Work to complete:
Each line from the start of the data below through the one containing "# part stands" must be reproduced exactly.
========================================
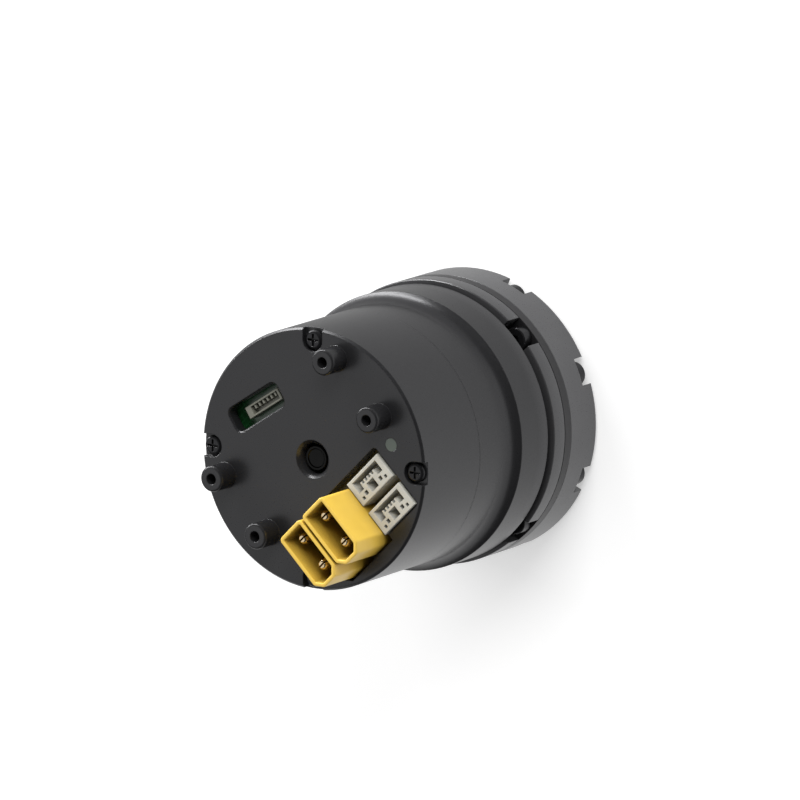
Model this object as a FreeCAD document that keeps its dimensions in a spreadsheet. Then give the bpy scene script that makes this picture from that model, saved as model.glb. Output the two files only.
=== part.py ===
import FreeCAD, Part

import math
import os
from types import SimpleNamespace

import Sketcher

# Robot joint actuator: a frameless motor, a strain wave gear and a crossed-roller output bearing in one
# stepped round housing.  The axis is Z.  Z = 0 is the output face, and +Z runs to the rear cover, so the
# part stands on its output side.  Lengths are millimetres, angles are degrees.

SIZES = {
    # Housing, from the output face to the rear face
    "flange_proud": 0.5,
    "front_ring_length": 7.15,
    "spline_flange_thickness": 1.65,
    "gear_flange_thickness": 3.05,
    "groove_width": 0.7,
    "mid_ring_length": 7.55,
    "cove_length": 3.0,
    "barrel_length": 6.35,
    "rear_cover_length": 15.25,
    "front_stack_radius": 22.0,
    "mid_ring_radius": 21.5,
    "barrel_radius": 20.0,
    "cove_arc_radius": 3.75,
    "edge_chamfer": 0.35,
    "stack_chamfer": 0.15,
    # Rear cover
    "cover_wall": 1.5,
    "cover_plate_thickness": 2.0,
    "centre_hole_radius": 2.4,
    "centre_countersink_radius": 2.95,
    "centre_countersink_depth": 0.7,
    "cover_screw_circle_radius": 18.2,
    "cover_screw_first_angle": 45.0,
    "cover_screw_count": 4,
    "cover_column_radius": 1.75,
    "cover_screw_shank_radius": 0.8,
    "cover_screw_head_radius": 1.5,
    "cover_screw_head_height": 0.85,
    "cover_screw_head_rounding": 0.5,
    "cross_recess_span": 1.9,
    "cross_recess_width": 0.36,
    "cross_recess_depth": 0.6,
    "cover_screw_grip": 4.0,
    "screw_pocket_radius": 1.75,
    "screw_pocket_depth": 1.0,
    "screw_hole_clearance": 0.1,
    # Standoffs on the rear cover
    "standoff_radius": 2.0,
    "standoff_height": 3.75,
    "standoff_edge_radius": 0.4,
    "standoff_hole_radius": 0.85,
    "standoff_hole_depth": 4.95,
    "standoff_spacing_across": 28.4,
    "standoff_spacing_along": 11.15,
    "standoff_centre_offset": 2.62,
    # Slot over the service connector
    "slot_centre_across": -2.1,
    "slot_centre_along": 12.2,
    "slot_turn": -13.0,
    "slot_length": 9.5,
    "slot_width": 3.4,
    "slot_corner_radius": 1.0,
    # Status light
    "light_radius": 1.0,
    "light_across": 12.66,
    "light_along": -7.26,
    # Power connectors
    "power_width": 5.2,
    "power_length": 10.2,
    "power_corner": 1.3,
    "power_wall": 0.8,
    "power_mouth_height": 7.5,
    "power_cavity_depth": 8.2,
    "power_a_across": -0.4,
    "power_b_across": -6.0,
    "power_along": -12.2,
    "power_pin_radius": 1.0,
    "power_pin_rounding": 0.6,
    "power_pin_pitch": 5.0,
    "power_pin_offset": 0.45,
    "power_pin_recess": 1.2,
    "power_pin_slit": 0.3,
    "power_pin_slit_depth": 4.5,
    "power_pin_tail": 0.8,
    # Signal connectors
    "signal_width": 7.6,
    "signal_depth": 4.2,
    "signal_rise": 0.4,
    "signal_across": 6.1,
    "signal_a_along": -8.8,
    "signal_b_along": -14.3,
    "signal_end_wall": 0.75,
    "signal_side_wall": 0.55,
    "signal_key_wall": 1.1,
    "signal_cavity_depth": 2.7,
    "signal_tongue_width": 3.7,
    "signal_tongue_reach": 2.1,
    "signal_window_width": 1.4,
    "signal_window_depth": 0.95,
    "contact_width": 0.3,
    "contact_pitch": 0.75,
    "contact_count": 5,
    "contact_reach": 0.4,
    "contact_drop": 0.35,
    # Opening round the connectors
    "opening_power_gap": 0.4,
    "opening_signal_gap": 0.25,
    "opening_top_gap": 1.15,
    "opening_corner_radius": 0.6,
    # Circuit boards
    "board_thickness": 1.2,
    "board_radius": 18.2,
    "interface_board_depth": 2.9,
    "driver_board_height": 5.85,
    "board_centre_radius": 3.0,
    "board_notch_radius": 2.0,
    "spacer_circle_radius": 14.2,
    "spacer_angle_a": 20.0,
    "spacer_angle_b": 140.0,
    "spacer_angle_c": 210.0,
    "spacer_radius": 1.4,
    "board_screw_radius": 0.75,
    "board_screw_head_radius": 1.35,
    "board_screw_head_height": 0.7,
    "board_screw_grip": 1.1,
    "service_length": 6.9,
    "service_depth": 2.5,
    "service_height": 1.6,
    "service_wall": 0.5,
    "service_cavity_depth": 1.1,
    "service_contact_pitch": 0.62,
    "service_contact_count": 7,
    "chip_height": 0.9,
    "controller_side": 7.0,
    "controller_across": -10.0,
    "controller_along": 0.0,
    "transistor_side": 3.3,
    "transistor_circle_radius": 10.8,
    "transistor_first_angle": 232.0,
    "transistor_spread": 120.0,
    "transistor_count": 6,
    "capacitor_radius": 1.6,
    "capacitor_height": 2.2,
    "capacitor_circle_radius": 10.6,
    "capacitor_first_angle": 95.0,
    "capacitor_spread": 50.0,
    "capacitor_count": 3,
    "link_length": 8.0,
    "link_depth": 2.6,
    "link_along": 6.2,
    "sensor_side": 3.0,
    "sensor_height": 0.5,
    "sensor_across": 4.9,
    "light_chip_side": 1.2,
    "light_chip_height": 0.5,
    # Encoder
    "encoder_magnet_radius": 4.4,
    "encoder_magnet_thickness": 1.4,
    "encoder_gap": 0.35,
    # Motor
    "end_bell_spigot_radius": 17.1,
    "end_bell_spigot_depth": 1.0,
    "end_bell_thickness": 1.2,
    "end_bell_clearance": 0.1,
    "bearing_boss_radius": 8.2,
    "stator_radius": 16.8,
    "stator_bore_radius": 10.2,
    "stator_yoke_thickness": 2.0,
    "stator_tooth_width": 2.6,
    "stator_tooth_count": 12,
    "stator_shoe_thickness": 0.9,
    "stator_shoe_gap": 1.3,
    "stator_shoe_slope": 0.35,
    "stator_tooth_root": 1.0,
    "fit_clearance": 0.02,
    "stator_length": 8.0,
    "stator_end_space": 1.55,
    "coil_thickness": 1.2,
    "coil_radial_length": 3.0,
    "coil_yoke_gap": 0.3,
    "coil_corner_radius": 0.5,
    "air_gap": 0.3,
    "magnet_thickness": 1.6,
    "magnet_count": 14,
    "magnet_gap": 0.35,
    "rotor_hub_overhang": 0.3,
    "hub_hole_radius": 1.2,
    "hub_hole_circle_radius": 5.9,
    "hub_hole_count": 6,
    "phase_pin_radius": 0.5,
    "phase_hole_radius": 0.9,
    "phase_circle_radius": 12.6,
    "phase_first_angle": 256.0,
    "phase_spread": 28.0,
    "phase_count": 3,
    # Shaft and its ball bearings
    "shaft_radius": 3.0,
    "shaft_hub_radius": 3.6,
    "shaft_tail_radius": 2.0,
    "shaft_tail_depth": 1.7,
    "shaft_edge": 0.3,
    "ball_bearing_radius": 6.5,
    "ball_bearing_width": 3.5,
    "ball_radius": 1.1,
    "ball_clearance": 0.05,
    "ball_count": 7,
    "race_half_gap": 0.6,
    "bearing_lip_radius": 5.3,
    "bearing_lip_thickness": 1.0,
    # Gear housing
    "neck_step": 0.1,
    "gear_spigot_radius": 12.8,
    "gear_spigot_length": 1.8,
    "gear_wall_gap": 0.3,
    "window_width": 5.0,
    "window_inset": 4.1,
    "window_count": 4,
    "motor_front_flange_thickness": 2.0,
    "gear_screw_circle_radius": 14.8,
    "gear_screw_count": 6,
    "gear_screw_first_angle": 30.0,
    # M2 socket-head screws, used on the window, rim and gear circles
    "socket_head_radius": 1.9,
    "socket_head_height": 2.0,
    "socket_shank_radius": 0.85,
    "socket_hex_width": 1.5,
    "socket_hex_depth": 1.0,
    "socket_hole_radius": 1.2,
    "tapped_hole_radius": 0.85,
    "stack_screw_inset": 2.1,
    "rim_screw_count": 8,
    "rim_screw_first_angle": 22.5,
    "notch_width": 4.25,
    "notch_depth": 2.4,
    "screw_engagement": 2.4,
    # Strain wave gear
    "tooth_module": 0.2,
    "flexspline_tooth_count": 100,
    "spline_tooth_count": 102,
    "tooth_addendum": 0.14,
    "tooth_dedendum": 0.17,
    "tooth_half_width": 0.145,
    "tooth_flank_angle": 30.0,
    "tooth_face_width": 3.8,
    "spline_body_radius": 12.0,
    "spline_body_length": 3.9,
    "tooth_end_offset": 0.2,
    "flexspline_wall": 0.33,
    "flexspline_tooth_step": 0.05,
    "diaphragm_thickness": 0.6,
    "diaphragm_boss_radius": 8.4,
    "diaphragm_hole_radius": 2.6,
    "membrane_thickness": 0.35,
    "clamp_ring_thickness": 0.8,
    "flexspline_screw_circle_radius": 6.6,
    "flexspline_screw_count": 6,
    "flexspline_screw_head_radius": 1.6,
    "flexspline_screw_head_height": 1.2,
    "flexspline_screw_grip": 1.3,
    "wave_race_thickness": 0.55,
    "wave_ball_radius": 0.72,
    "wave_ball_clearance": 0.03,
    "wave_ball_count": 20,
    "wave_bearing_width": 2.6,
    "cam_width": 3.2,
    "cam_washer_thickness": 0.6,
    "cam_washer_radius": 4.4,
    "cam_shaft_recess": 0.1,
    "spacer_sleeve_radius": 3.9,
    "seal_clearance": 0.05,
    # Output flange and crossed-roller bearing
    "flange_disc_inset": 1.0,
    "flange_disc_thickness": 2.7,
    "flange_web_thickness": 2.8,
    "flange_chamfer": 0.3,
    "pilot_radius": 5.0,
    "pilot_depth": 1.2,
    "hub_inner_radius": 10.2,
    "hub_end_gap": 0.45,
    "output_bolt_circle_radius": 12.0,
    "output_bolt_hole_radius": 1.25,
    "output_bolt_hole_depth": 5.0,
    "output_bolt_count": 8,
    "outer_race_depth": 3.0,
    "roller_radius": 1.0,
    "roller_length": 1.9,
    "roller_clearance": 0.02,
    "roller_count": 24,
    "race_gap": 0.3,
    "front_ring_wall": 3.7,
    "bearing_seat_offset": 2.6,
    "front_lip_height": 1.1,
    "output_seal_clearance": 0.05,
    "output_seal_recess": 0.3,
    # Threaded holes in the front rim
    "rim_hole_radius": 1.025,
    "rim_hole_depth": 4.5,
    "rim_hole_count": 4,
    "rim_hole_first_angle": 45.0,
}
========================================
Full response:
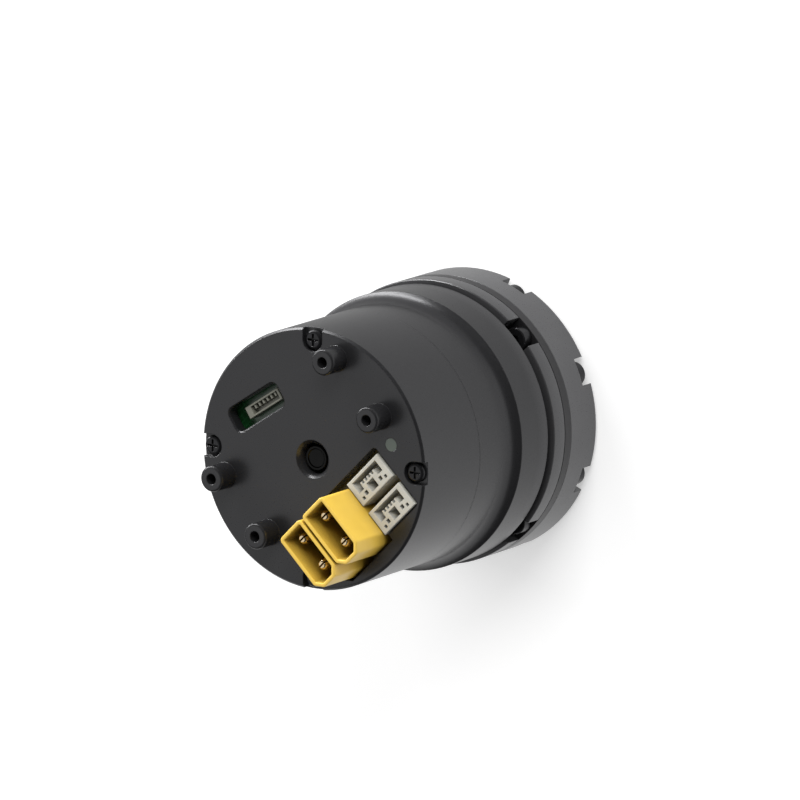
Model this object as a FreeCAD document that keeps its dimensions in a spreadsheet. Then give the bpy scene script that makes this picture from that model, saved as model.glb. Output the two files only.
=== part.py ===
import FreeCAD, Part

import math
import os
from types import SimpleNamespace

import Sketcher

# Robot joint actuator: a frameless motor, a strain wave gear and a crossed-roller output bearing in one
# stepped round housing.  The axis is Z.  Z = 0 is the output face, and +Z runs to the rear cover, so the
# part stands on its output side.  Lengths are millimetres, angles are degrees.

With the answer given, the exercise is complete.